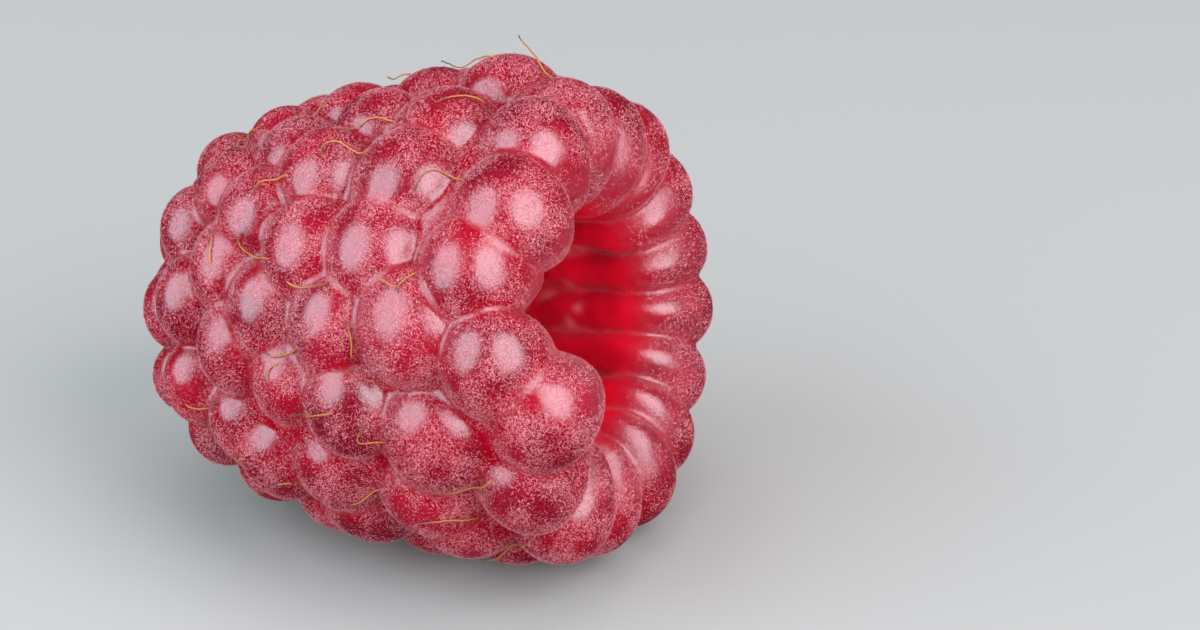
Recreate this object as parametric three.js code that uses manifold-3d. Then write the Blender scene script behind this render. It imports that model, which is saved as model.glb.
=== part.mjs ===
// A picked raspberry lying on its side: a hollow blunt cone of fused drupelets, open where
// the stalk came out. Millimetres, +Z up, closed tip toward -X, open end toward +X.
import * as THREE from "three";
import { mergeVertices } from "three/addons/utils/BufferGeometryUtils.js";
import Module from "manifold-3d";

const wasm = await Module();
wasm.setup();

// How the fruit lies: the open end is raised, and the fruit is turned about its own axis.
const PITCH = 11.4;
const ROLL = 0.0;
const MID = 11.5;
const FLAT_DEPTH = 0.3;

// Each drupelet is an egg with its wide end outward.
const EGG_SIDES = 8;
const EGG_BANDS = 6;
const EGG_WIDEN_ACROSS = 0.3;
const EGG_WIDEN_ALONG = 0.05;
const DOME = 1.9;

// The drupelets stand in rings. Along is the distance of the ring's centre from the tip, out
// its distance from the axis, sag how far it dips toward the tip beside the fuller side. Deep,
// wide and long are the half sizes of a drupelet. Lean tips it from straight out to the tip.
// The last ring is the inner ends of the rim's drupelets, long ridges down the hollow's wall.
const RINGS = [
  { count: 17, along: 20.1, sag: -0.3, out: 8.8, start: -77, deep: 2.85, wide: 2.1, long: 2.35, lean: -4 },
  { count: 17, along: 17.0, sag: 1.3, out: 9.0, start: -68, deep: 2.7, wide: 2.2, long: 2.55, lean: 3 },
  { count: 17, along: 13.6, sag: 2.3, out: 8.75, start: -69, deep: 2.6, wide: 2.02, long: 2.3, lean: 7 },
  { count: 15, along: 10.5, sag: 2.0, out: 8.15, start: -89, deep: 2.6, wide: 1.95, long: 2.15, lean: 12 },
  { count: 14, along: 7.7, sag: 1.3, out: 7.45, start: -79, deep: 2.5, wide: 1.85, long: 2.0, lean: 20 },
  { count: 12, along: 5.0, sag: 0.8, out: 6.25, start: -64, deep: 2.5, wide: 1.75, long: 1.8, lean: 33 },
  { count: 9, along: 3.2, sag: 0.3, out: 4.3, start: -68, deep: 2.5, wide: 1.65, long: 1.7, lean: 52 },
  { count: 4, along: 2.1, sag: 0.0, out: 1.6, start: -50, deep: 2.45, wide: 1.5, long: 1.5, lean: 76 },
  { count: 17, along: 17.0, sag: -0.3, out: 5.8, start: -77, deep: 1.4, wide: 1.25, long: 4.4, lean: 0 },
];

// Angles run round the fruit from its top. The drupelets are set wider on the fuller side, and
// the rings dip toward the tip on both flanks of it. The whole fruit curves up at the tip.
const FULL_SIDE = -75;
const SPREAD = 0.1;
const DIPS = [{ side: -28, width: 28, depth: 1 }, { side: -122, width: 19, depth: 0.9 }];
const CURVE = 0.7;
const CURVE_END = 20;

// Small irregularity of every drupelet: shift along, turn round the axis, size, standing out.
const SEED = 7;
const JITTER = { along: 0.15, turn: 1, size: 0.03, proud: 0.1 };

// Drupelets that grew out of line, by ring and place: those round the notch in the rim, and
// those underneath that the fruit rests on.
const ODD = {
  "0-0": { along: 0.35, size: -0.02, proud: 0.35 },
  "0-16": { along: -0.8, turn: 2, size: 0.03 },
  "0-15": { turn: -3, size: 0.04 },
  "0-1": { along: 1.75, turn: 6.5, size: 0.03, proud: -0.45 },
  "0-2": { along: 0.3, turn: 5, size: 0.02 },
  "1-0": { along: 0.1, turn: 1, size: 0.05 },
  "1-1": { along: 0.5, turn: -8, size: 0.04 },
  "1-2": { turn: -6 },
  "1-16": { along: -1.2, turn: -3, size: -0.05 },
  "1-15": { along: -0.3, turn: -4, size: 0.01 },
  "1-14": { along: -0.4, turn: -6, size: 0.03 },
  "2-1": { along: 0.3 },
  "2-3": { along: -0.5, turn: 2, size: 0.1 },
  "2-5": { proud: -0.15 },
  "2-16": { along: -0.5, turn: -2 },
  "3-14": { along: -0.5, turn: -2 },
  "3-0": { turn: 2, size: -0.05 },
  "3-1": { along: -0.3, turn: -2, size: 0.05 },
  "2-2": { size: 0.06 },
  "4-3": { along: 0.2, size: 0.04 },
  "4-4": { along: 0.2, size: 0.04 },
  "4-5": { along: 0.2, size: 0.04 },
  "1-13": { size: 0.02, proud: 0.5 },
  "2-12": { proud: 0.35 },
  "0-12": { proud: -0.5 },
  "0-13": { proud: -0.25 },
  "0-11": { proud: -0.15 },
  "2-4": { along: -0.3, size: 0.07, proud: 0.1 },
  "6-1": { proud: 0.3 },
  "7-1": { proud: 0.4 },
  "6-8": { proud: -0.2 },
  "8-1": { along: 0.9, turn: 6 },
  "8-15": { turn: -3 },
  "8-16": { along: -0.4, turn: 2 },
  "8-2": { along: 0.2, turn: 5 },
};

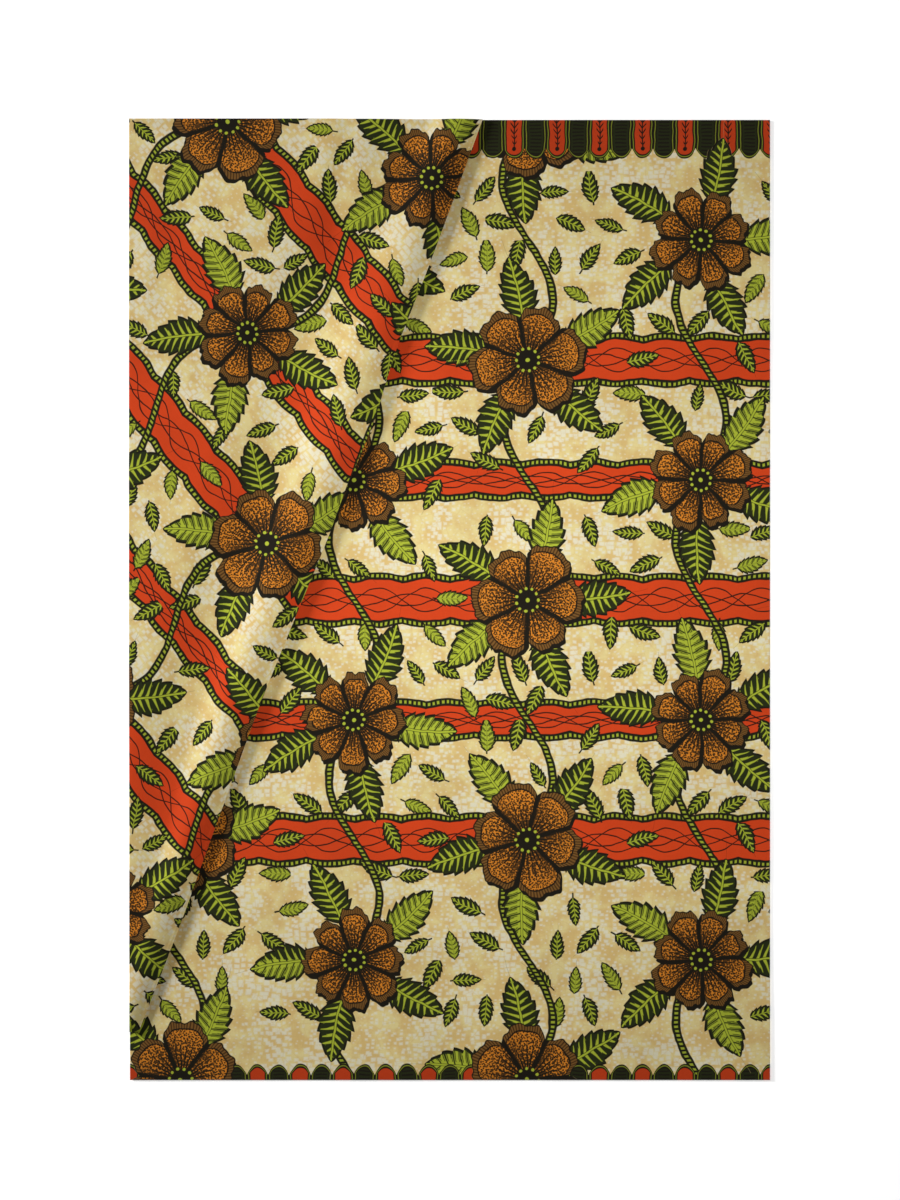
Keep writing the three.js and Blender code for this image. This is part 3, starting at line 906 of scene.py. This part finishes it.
def return_height(x, y):
    """Height of the fold-over's hidden return: on the flat cloth at the crease, on the layers inward."""
    width = fold_width(y)
    narrow = np.minimum(1, width / LAYERS_FULL_WIDTH)
    full = smooth(width, LAYERS_THIN_WIDTH, LAYERS_THICK_WIDTH)
    layers = LAYERS_THIN + (LAYERS_THICK - LAYERS_THIN) * full
    rise = smooth(in_from_crease(x, y), ROLL_REACH * narrow, (ROLL_REACH + LAYERS_RISE) * narrow)
    return PANEL_TOP + PIECE_GAP + layers * rise


def face_height(x, y):
    """The fold-over's face with its smaller creases, which die away at its edges."""
    clear = smooth(in_from_crease(x, y), *CREASE_CLEAR) * smooth(x - LEFT, *LEFT_CLEAR)
    clear = clear * smooth(y - LOWER, *TIP_CLEAR)
    detail = crease_height(FOLD_CREASES, x, y) + FACE_UNEVEN * hand(x, y, FACE_UNEVEN_SIZE, FACE_SEED)
    return fold_height(x, y) + clear * detail


def panel_height(x, y):
    """The flat cloth's face: swells and puckers right of the crease, and a slight lift at its edges."""
    below_tip = 1 - smooth(y - LOWER, *BELOW_TIP)
    clear = np.maximum(smooth(x - crease_x(y), *PANEL_CLEAR), below_tip)
    from_edge = np.minimum.reduce([RIGHT - x, y - LOWER, np.where(clear > 0, UPPER - y, np.inf)])
    rim = 1 - smooth(from_edge, 0, RIM_WIDTH)
    lift = RIM_LIFT * rim * (0.5 + hand(x, y, RIM_UNEVEN_SIZE, RIM_SEED))
    detail = swell_height(PANEL_SWELLS, x, y) + crease_height(PANEL_CREASES, x, y)
    detail = detail + PANEL_UNEVEN * hand(x, y, PANEL_UNEVEN_SIZE, PANEL_SEED)
    return PANEL_TOP + clear * (detail + np.maximum(lift, 0))


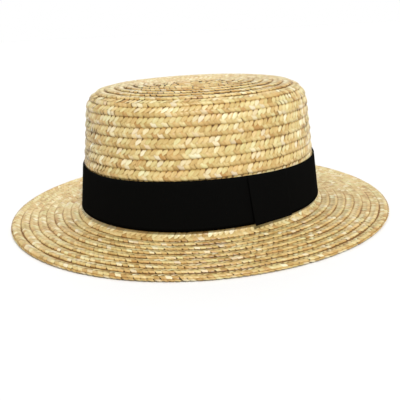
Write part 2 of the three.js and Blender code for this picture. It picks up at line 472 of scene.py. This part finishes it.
# ---------------------------------------------------------------- materials
STRAW_STOPS = (
    (0.00, (0.40, 0.240, 0.085)),
    (0.24, (0.51, 0.350, 0.150)),
    (0.45, (0.59, 0.450, 0.215)),
    (0.62, (0.64, 0.525, 0.285)),
    (0.80, (0.69, 0.615, 0.385)),
    (1.00, (0.75, 0.710, 0.510)),
)
# Painted shade: how far the straw colour is darkened in creases, seams and folds, by the fourth value
# of each straw's tint.
PAINTED_CREASE_SHADE_STOPS = (
    (0.0, (1.0, 1.0, 1.0)),
    (0.5, (0.82, 0.70, 0.50)),
    (1.0, (0.42, 0.27, 0.145)),
)
HUE_STOPS = (
    (0.0, (0.95, 1.02, 0.90)),
    (1.0, (1.04, 0.97, 0.88)),
)
# Painted shadow: the dark brown of the shell seen through the gaps between straws.
PAINTED_SHADOW_CORE_STOPS = (
    (0.0, (0.16, 0.075, 0.018)),
    (1.0, (0.30, 0.15, 0.045)),
)
RIBBON_STOPS = (
    (0.0, (0.0006, 0.0006, 0.0006)),
    (1.0, (0.0030, 0.0030, 0.0027)),
)
PALE_STRAW = (0.86, 0.83, 0.66, 1)


def node_material(name):
    material = bpy.data.materials.new(name)
    material.use_nodes = True
    tree = material.node_tree
    return material, tree, tree.nodes["Principled BSDF"]


def ramp_node(tree, stops):
    ramp = tree.nodes.new("ShaderNodeValToRGB")
    while len(ramp.color_ramp.elements) < len(stops):
        ramp.color_ramp.elements.new(0.5)
    for element, (position, colour) in zip(ramp.color_ramp.elements, stops):
        element.position = position
        element.color = (*colour, 1)
    return ramp


def math_node(tree, operation, first, second, third=None):
    """A Math node fed by sockets or numbers. Gives its result socket."""
    node = tree.nodes.new("ShaderNodeMath")
    node.operation = operation
    for socket, value in zip(node.inputs, (first, second, third)):
        if value is None:
            continue
        if isinstance(value, (int, float)):
            socket.default_value = value
        else:
            tree.links.new(value, socket)
    return node.outputs[0]


def mix_node(tree, factor, first, second, blend="MIX"):
    node = tree.nodes.new("ShaderNodeMix")
    node.data_type = "RGBA"
    node.blend_type = blend
    for name, value in (("Factor", factor), ("A", first), ("B", second)):
        sockets = [socket for socket in node.inputs if socket.name == name and socket.enabled]
        if isinstance(value, (int, float, tuple)):
            sockets[0].default_value = value
        else:
            tree.links.new(value, sockets[0])
    return [socket for socket in node.outputs if socket.enabled][0]


def fibre_noise(tree, across_scale, along_scale, detail):
    coordinate = tree.nodes.new("ShaderNodeUVMap")
    coordinate.uv_map = "straw"
    mapping = tree.nodes.new("ShaderNodeMapping")
    mapping.inputs["Scale"].default_value = (across_scale, along_scale, 1.0)
    tree.links.new(coordinate.outputs["UV"], mapping.inputs["Vector"])
    noise = tree.nodes.new("ShaderNodeTexNoise")
    noise.inputs["Scale"].default_value = 1.0
    noise.inputs["Detail"].default_value = detail
    noise.inputs["Roughness"].default_value = 0.6
    tree.links.new(mapping.outputs["Vector"], noise.inputs["Vector"])
    return noise.outputs["Fac"]


def straw_material(name="straw"):
    material, tree, shader = node_material(name)
    tint_and_painted_shade = tree.nodes.new("ShaderNodeAttribute")
    tint_and_painted_shade.attribute_name = "tint_and_painted_shade"
    split = tree.nodes.new("ShaderNodeSeparateColor")
    tree.links.new(tint_and_painted_shade.outputs["Color"], split.inputs["Color"])
    fibre = fibre_noise(tree, 5.5, 0.9, 4.0)
    blotch = fibre_noise(tree, 1.6, 1.1, 2.0)
    value = math_node(tree, "MULTIPLY_ADD", split.outputs["Red"], 0.36, 0.5)
    grain = math_node(tree, "MULTIPLY_ADD", fibre, 0.70, -0.35)
    patch = math_node(tree, "MULTIPLY_ADD", blotch, 0.30, -0.15)
    value = math_node(tree, "ADD", math_node(tree, "ADD", value, grain), patch)
    ramp = ramp_node(tree, STRAW_STOPS)
    tree.links.new(value, ramp.inputs["Fac"])
    warm = math_node(tree, "MULTIPLY_ADD", split.outputs["Green"], 0.38, 0.5)
    hue = ramp_node(tree, HUE_STOPS)
    tree.links.new(warm, hue.inputs["Fac"])
    colour = mix_node(tree, 1.0, ramp.outputs["Color"], hue.outputs["Color"], "MULTIPLY")
    pale = math_node(tree, "MULTIPLY", split.outputs["Blue"], 0.5)
    colour = mix_node(tree, pale, colour, PALE_STRAW)
    # Painted shade: darken the straw colour by the crease shade held in the tint's fourth value.
    painted_crease_shade = ramp_node(tree, PAINTED_CREASE_SHADE_STOPS)
    tree.links.new(tint_and_painted_shade.outputs["Alpha"], painted_crease_shade.inputs["Fac"])
    colour = mix_node(tree, 1.0, colour, painted_crease_shade.outputs["Color"], "MULTIPLY")
    tree.links.new(colour, shader.inputs["Base Color"])
    bump = tree.nodes.new("ShaderNodeBump")
    bump.inputs["Strength"].default_value = 0.3
    bump.inputs["Distance"].default_value = 0.0002
    tree.links.new(fibre, bump.inputs["Height"])
    tree.links.new(bump.outputs["Normal"], shader.inputs["Normal"])
    shader.inputs["Roughness"].default_value = 0.32
    shader.inputs["Specular IOR Level"].default_value = 0.28
    return material


# A dark brown material, painted shadow for the gaps between straws.
def shadow_core_material():
    material, tree, shader = node_material("straw_shadow")
    coordinate = tree.nodes.new("ShaderNodeTexCoord")
    noise = tree.nodes.new("ShaderNodeTexNoise")
    noise.inputs["Scale"].default_value = 420.0
    noise.inputs["Detail"].default_value = 3.0
    tree.links.new(coordinate.outputs["Object"], noise.inputs["Vector"])
    ramp = ramp_node(tree, PAINTED_SHADOW_CORE_STOPS)
    tree.links.new(noise.outputs["Fac"], ramp.inputs["Fac"])
    tree.links.new(ramp.outputs["Color"], shader.inputs["Base Color"])
    shader.inputs["Roughness"].default_value = 0.7
    return material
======
- **Required work**: All lines in the listing above from the line containing "Write part 2" to the line containing "PALE_STRAW = (0.86, 0.83, 0.66, 1)", inclusive, should be retyped exactly; no other lines should appear.

- **Worked answer**:
Write part 2 of the three.js and Blender code for this picture. It picks up at line 472 of scene.py. This part finishes it.
# ---------------------------------------------------------------- materials
STRAW_STOPS = (
    (0.00, (0.40, 0.240, 0.085)),
    (0.24, (0.51, 0.350, 0.150)),
    (0.45, (0.59, 0.450, 0.215)),
    (0.62, (0.64, 0.525, 0.285)),
    (0.80, (0.69, 0.615, 0.385)),
    (1.00, (0.75, 0.710, 0.510)),
)
# Painted shade: how far the straw colour is darkened in creases, seams and folds, by the fourth value
# of each straw's tint.
PAINTED_CREASE_SHADE_STOPS = (
    (0.0, (1.0, 1.0, 1.0)),
    (0.5, (0.82, 0.70, 0.50)),
    (1.0, (0.42, 0.27, 0.145)),
)
HUE_STOPS = (
    (0.0, (0.95, 1.02, 0.90)),
    (1.0, (1.04, 0.97, 0.88)),
)
# Painted shadow: the dark brown of the shell seen through the gaps between straws.
PAINTED_SHADOW_CORE_STOPS = (
    (0.0, (0.16, 0.075, 0.018)),
    (1.0, (0.30, 0.15, 0.045)),
)
RIBBON_STOPS = (
    (0.0, (0.0006, 0.0006, 0.0006)),
    (1.0, (0.0030, 0.0030, 0.0027)),
)
PALE_STRAW = (0.86, 0.83, 0.66, 1)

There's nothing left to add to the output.